* Exercise materials
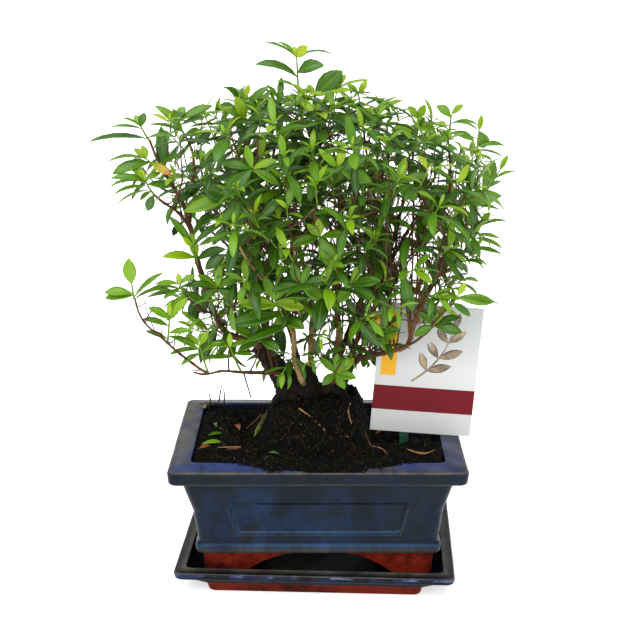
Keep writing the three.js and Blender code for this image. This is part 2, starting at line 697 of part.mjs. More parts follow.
function leafOnSoil({ place: [x, y], heading, length, width }, grow = 0) {
  const turn = THREE.MathUtils.degToRad(heading);
  const ahead = new THREE.Vector3(Math.cos(turn), Math.sin(turn), 0);
  const base = new THREE.Vector3(x, y, soilTop(x, y) + 0.9);
  return makeLeaf({ base, ahead, up: new THREE.Vector3(0, 0, 1), length, width, droop: 0, grow });
}

const litter = {
  surface_root: {
    make: tubeOnSoil,
    places: [[-27, -5], [-30.2, -8], [-33.6, -12]],
    radii: [1.4, 1],
    colour: "trunk",
  },
  dry_twig: {
    make: tubeOnSoil,
    places: [[45.5, -23.5], [53, -31], [60, -27]],
    radii: [0.6, 0.4],
    colour: "bark",
  },
  fallen_leaf_brown: {
    make: leafOnSoil,
    place: [-42, 3],
    heading: 105,
    length: 12,
    width: 4,
    colour: "dryLeaf",
  },
  fallen_leaf_green: {
    make: leafOnSoil,
    place: [-61, -16.5],
    heading: 22,
    length: 12,
    width: 4,
    colour: "leaf",
  },
};

const placed = []; // every piece near which a leaf may not grow, with its box and the piece it belongs to

function place(owner, solid) {
  const { min, max } = solid.boundingBox();
  placed.push({ owner, solid, box: new THREE.Box3(new THREE.Vector3(...min), new THREE.Vector3(...max)) });
}

function isClear(solid, owner) {
  const { min, max } = solid.boundingBox();
  const box = new THREE.Box3(new THREE.Vector3(...min), new THREE.Vector3(...max));
  return placed.every(
    (other) =>
      other.owner === owner ||
      !other.box.intersectsBox(box) ||
      other.solid.intersect(solid).volume() <= 0,
  );
}

const bonsai = new THREE.Group();
const add = (name, solid, material) => bonsai.add(meshOf(name, solid, material));

add("drip_tray", makeTray(), colours.darkGlaze);
add("pot", makePot(), colours.glaze);
add("drainage_mesh_left", makeDrainageMesh(-drain.x), colours.mesh);
add("drainage_mesh_right", makeDrainageMesh(drain.x), colours.mesh);

let soilSolid = makeSoil().subtract(makeTrunk(gap)).subtract(makeStake(gap));
for (const [name, piece] of Object.entries(litter)) {
  soilSolid = soilSolid.subtract(piece.make(piece, gap));
  add(name, piece.make(piece), colours[piece.colour]);
}
add("soil", soilSolid, colours.soil);
add("trunk", makeTrunk(0), colours.trunk);
add("plant_label", makeCard(), colours.card);
add("label_stake", makeStake(), colours.stake);
place("soil", soilSolid);
place("trunk", makeTrunk(0));
place("plant_label", makeCard());
place("label_stake", makeStake());

const stems = [...new Set(Object.values(branches).map((branch) => branch.stem))];
for (const stem of stems) {
  const solid = makeStem(stem).subtract(makeTrunk(gap));
  add(stem, solid, colours.bark);
  place(stem, solid);
}

// The green stems first, so that no leaf crosses one, then the leaves that are clear of everything else.
const shootSolids = {};
for (const [name, shoot] of Object.entries(shoots)) {
  const parent = branches[shoot.from[0]].stem;
  shootSolids[name] = makeShootStem(shoot).subtract(makeStem(parent, gap));
  place(name, shootSolids[name]);
}
Object.entries(shoots).forEach(([name, shoot], index) => {
  for (const leaf of leavesOf(shoot, 10 * index)) {
    if (!isClear(makeLeaf({ ...leaf, grow: gap }), name)) continue;
    const solid = makeLeaf(leaf);
    shootSolids[name] = shootSolids[name].add(solid);
    place(name, solid);
  }
  add(name, shootSolids[name], colours.leaf);
});

export default bonsai;
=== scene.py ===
# A serissa grown as an indoor bonsai: glazed pot on its drip tray, soil, trunk, stems, leafy shoots, label.
# Numbers are millimetres and degrees unless a note says otherwise. The front faces -Y.
from functools import partial
import bpy
import numpy as np
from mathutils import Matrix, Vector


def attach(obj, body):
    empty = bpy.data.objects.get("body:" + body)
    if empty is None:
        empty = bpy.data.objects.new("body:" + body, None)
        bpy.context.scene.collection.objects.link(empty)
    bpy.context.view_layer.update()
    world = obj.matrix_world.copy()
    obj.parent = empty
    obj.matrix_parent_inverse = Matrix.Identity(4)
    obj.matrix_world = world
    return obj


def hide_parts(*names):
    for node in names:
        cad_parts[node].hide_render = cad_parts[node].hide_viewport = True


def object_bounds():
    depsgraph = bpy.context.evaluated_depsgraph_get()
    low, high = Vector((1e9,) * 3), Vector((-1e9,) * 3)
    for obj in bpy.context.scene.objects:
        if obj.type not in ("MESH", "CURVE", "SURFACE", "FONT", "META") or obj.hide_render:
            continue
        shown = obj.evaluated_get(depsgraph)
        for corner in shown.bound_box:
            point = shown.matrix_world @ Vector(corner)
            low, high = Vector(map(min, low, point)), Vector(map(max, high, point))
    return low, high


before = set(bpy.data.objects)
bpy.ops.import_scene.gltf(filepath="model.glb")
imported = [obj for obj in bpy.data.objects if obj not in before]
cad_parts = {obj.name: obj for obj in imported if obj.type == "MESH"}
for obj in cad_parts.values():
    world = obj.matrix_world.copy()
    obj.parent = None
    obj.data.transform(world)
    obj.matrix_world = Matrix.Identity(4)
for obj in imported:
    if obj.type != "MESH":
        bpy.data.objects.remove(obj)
cadBounds = [list(corner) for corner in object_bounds()]
mm = 0.001
seeded = np.random.default_rng(11)
print("frame loaded:", len(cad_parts), "nodes")


def linear(hexColour):  # sRGB hex to linear RGBA
    c = np.array([int(hexColour[i:i + 2], 16) for i in (1, 3, 5)]) / 255
    c = np.where(c <= 0.04045, c / 12.92, ((c + 0.055) / 1.055) ** 2.4)
    return (*c.tolist(), 1.0)


def addNode(tree, kind, settings={}, links={}, out=0):
    # One node with its settings and what feeds its sockets. It gives back the output that other nodes read.
    made = tree.nodes.new("ShaderNode" + kind)
    if kind == "Mix":  # each mix here is of two colours
        made.data_type = "RGBA"
        out = 2
    for key, value in settings.items():
        if key == "stops":
            ends = made.color_ramp.elements
            for index, (place, colour) in enumerate(value):
                stop = ends[index] if index < 2 else ends.new(place)
                stop.position = place
                stop.color = linear(colour)
        elif isinstance(key, int) or key in made.inputs:
            made.inputs[key].default_value = value
        else:
            setattr(made, key, value)
    for key, source in links.items():
        tree.links.new(source, made.inputs[key])
    return made.outputs[out] if made.outputs else made


def startMaterial(name):  # an empty material, the way to add to it, and the place that its patterns read
    material = bpy.data.materials.new(name)
    material.use_nodes = True
    material.node_tree.nodes.clear()
    add = partial(addNode, material.node_tree)
    return material, add, add("TexCoord", out="Object")


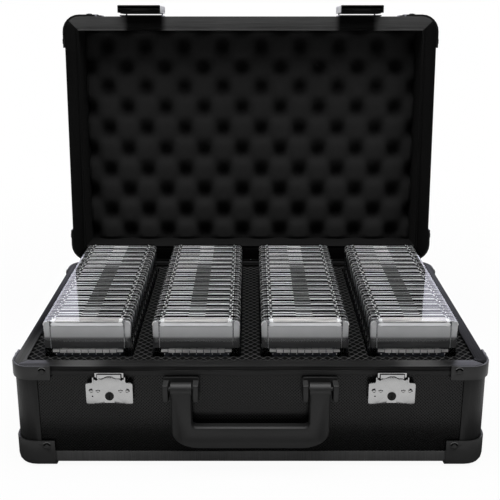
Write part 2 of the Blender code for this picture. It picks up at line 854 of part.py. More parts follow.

* Task to complete
Copy exactly the lines that run from the first line of the data to the line containing "const placed = [];", please, with both ends included and nothing else.

* Exercise output
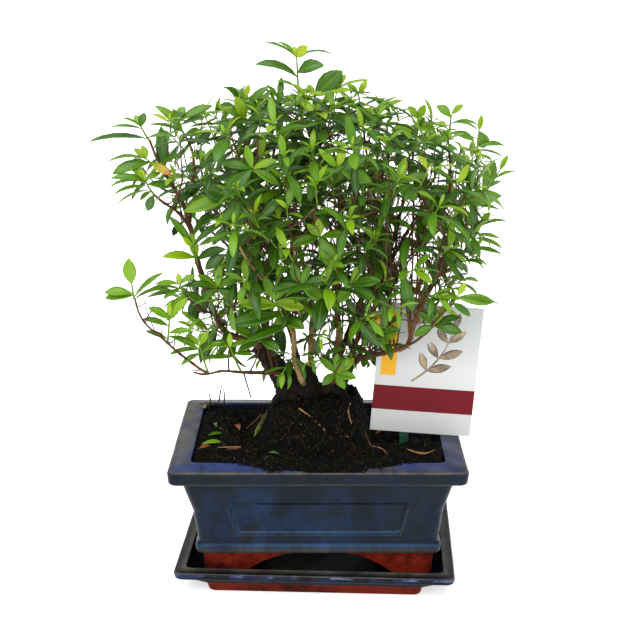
Keep writing the three.js and Blender code for this image. This is part 2, starting at line 697 of part.mjs. More parts follow.
function leafOnSoil({ place: [x, y], heading, length, width }, grow = 0) {
  const turn = THREE.MathUtils.degToRad(heading);
  const ahead = new THREE.Vector3(Math.cos(turn), Math.sin(turn), 0);
  const base = new THREE.Vector3(x, y, soilTop(x, y) + 0.9);
  return makeLeaf({ base, ahead, up: new THREE.Vector3(0, 0, 1), length, width, droop: 0, grow });
}

const litter = {
  surface_root: {
    make: tubeOnSoil,
    places: [[-27, -5], [-30.2, -8], [-33.6, -12]],
    radii: [1.4, 1],
    colour: "trunk",
  },
  dry_twig: {
    make: tubeOnSoil,
    places: [[45.5, -23.5], [53, -31], [60, -27]],
    radii: [0.6, 0.4],
    colour: "bark",
  },
  fallen_leaf_brown: {
    make: leafOnSoil,
    place: [-42, 3],
    heading: 105,
    length: 12,
    width: 4,
    colour: "dryLeaf",
  },
  fallen_leaf_green: {
    make: leafOnSoil,
    place: [-61, -16.5],
    heading: 22,
    length: 12,
    width: 4,
    colour: "leaf",
  },
};

const placed = []; // every piece near which a leaf may not grow, with its box and the piece it belongs to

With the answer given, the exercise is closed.